PM Lee Hsien Loong marks swearing in of first Cabinet in Singapore in Facebook post

Prime Minister Lee Hsien Loong shared two photos taken six decades apart - one of the first Cabinet and one of the 14th Cabinet - on Facebook on June 5, 2019. PHOTO: LEE HSIEN LOONG/FACEBOOK

SINGAPORE - Sixty years ago on June 5, the first Cabinet after Singapore became self-governing was sworn in at City Hall.

Describing it as one of the milestones that made possible the country's independence and all that has followed since, Prime Minister Lee Hsien Loong said: "We owe a deep debt of gratitude to this pride of lions who took office 60 years ago, and to the people they led.

"As I told my colleagues, the fight continues. The dream of an ever better Singapore is alive and well. Our pledge to be one united people, regardless of race, language or religion, endures."

PM Lee was writing in a Facebook post, in which he shared two photos taken six decades apart - one of the first Cabinet and one of the 14th Cabinet.

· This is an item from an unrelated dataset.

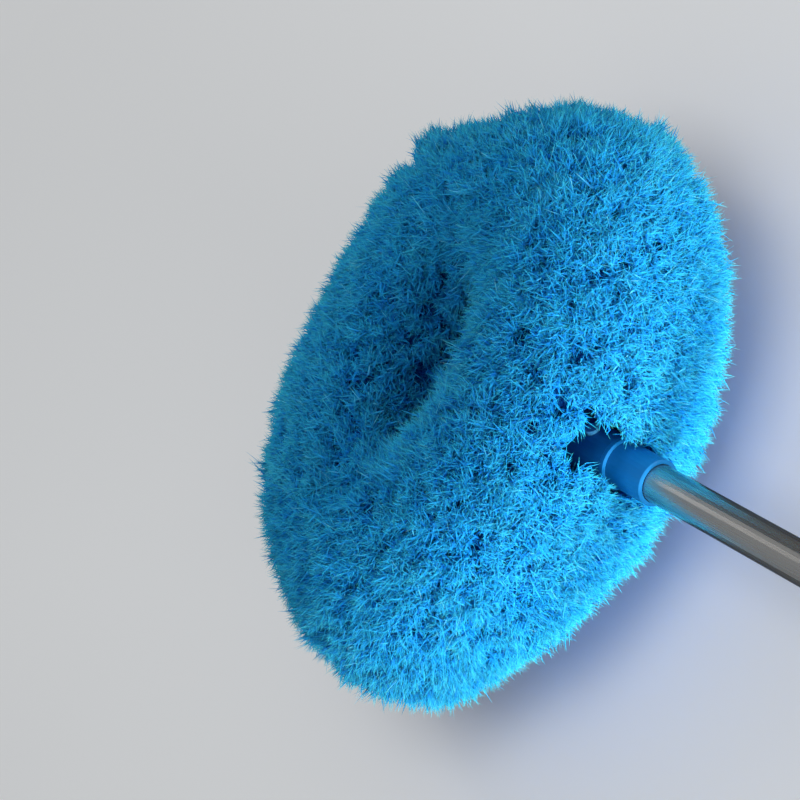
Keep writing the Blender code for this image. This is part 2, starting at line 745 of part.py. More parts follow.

The People's Action Party formed the first fully-elected government of Singapore, after it won 43 of the 51 seats in the general election of 1959.

The nine-member Cabinet sworn in on June 5, 1959, comprised Prime Minister Lee Kuan Yew, Deputy Prime Minister Toh Chin Chye, Minister for National Development Ong Eng Guan, Minister for Finance Goh Keng Swee, Minister for Home Affairs Ong Pang Boon, Minister for Labour and Law K. M. Byrne, Minister for Health Ahmad Ibrahim, Minister for Education Yong Nyuk Lin and Minister for Culture S. Rajaratnam.

Singapore, then a British colony, had gained internal self-rule on June 3, though the colonial government still retained control of defence and foreign affairs.

On Thursday, the 14th Cabinet took a photograph at its weekly meeting - postponed from Wednesday because it was Hari Raya Puasa- to mark the 60th anniversary of the historic swearing-in of the first Cabinet, PM Lee disclosed. A few ministers were not able to be present.

He said the first Cabinet had taken their oaths of office in 1959 wearing simple white shirts and trousers, with no suits and ties, as a signal that times had changed.

Similarly, the former governor and newly-appointed Yang di Pertuan Negara, Sir William Goode, had officiated at the 40-minute ceremony, held behind closed doors, in a fawn-coloured suit and not the regalia of empire, he added.

Quoting founding prime minister Lee Kuan Yew, who is his father, PM Lee said: "As Mr Lee declared at a huge rally at the Padang on June 3, two nights earlier: 'Once in a long while in the history of a people, there comes a moment of great change. Tonight is such a moment in our lives... We begin a new chapter in the history of Singapore.'"

PM Lee added that governing was not plain sailing in those early days and the PAP was nearly defeated and perhaps even extinguished in the struggles that followed.

The first PAP government had to deal with the "life-and-death battle against communists and their supporters", he said.

"Mr Lee had insisted that the British release eight left-wing detainees from Changi Prison before he would take office. Two years later, all but one of them split from the PAP to form the Barisan Sosialis," added PM Lee.

After Barisan lost the September 1962 referendum on Singapore's merger with Malaysia and the 1963 general election, Singapore spent two years in Malaysia, noted PM Lee.

"Mr Lee and his key colleagues fought tenaciously for a multi-racial society, risking arrest or worse," he said, noting that through all the ups and downs, Mr Lee's core team, which included Dr Goh, Dr Toh, Mr Rajaratnam and Mr Ong, had held.

Referring to Singaporeans born in or before 1959, he said: "If Singaporeans of that generation - the Pioneer and Merdeka Generations - had not united behind the PAP's leadership, (Malaysian Prime Minister) Tunku Abdul Rahman would never have let Singapore leave Malaysia to become a sovereign independent country."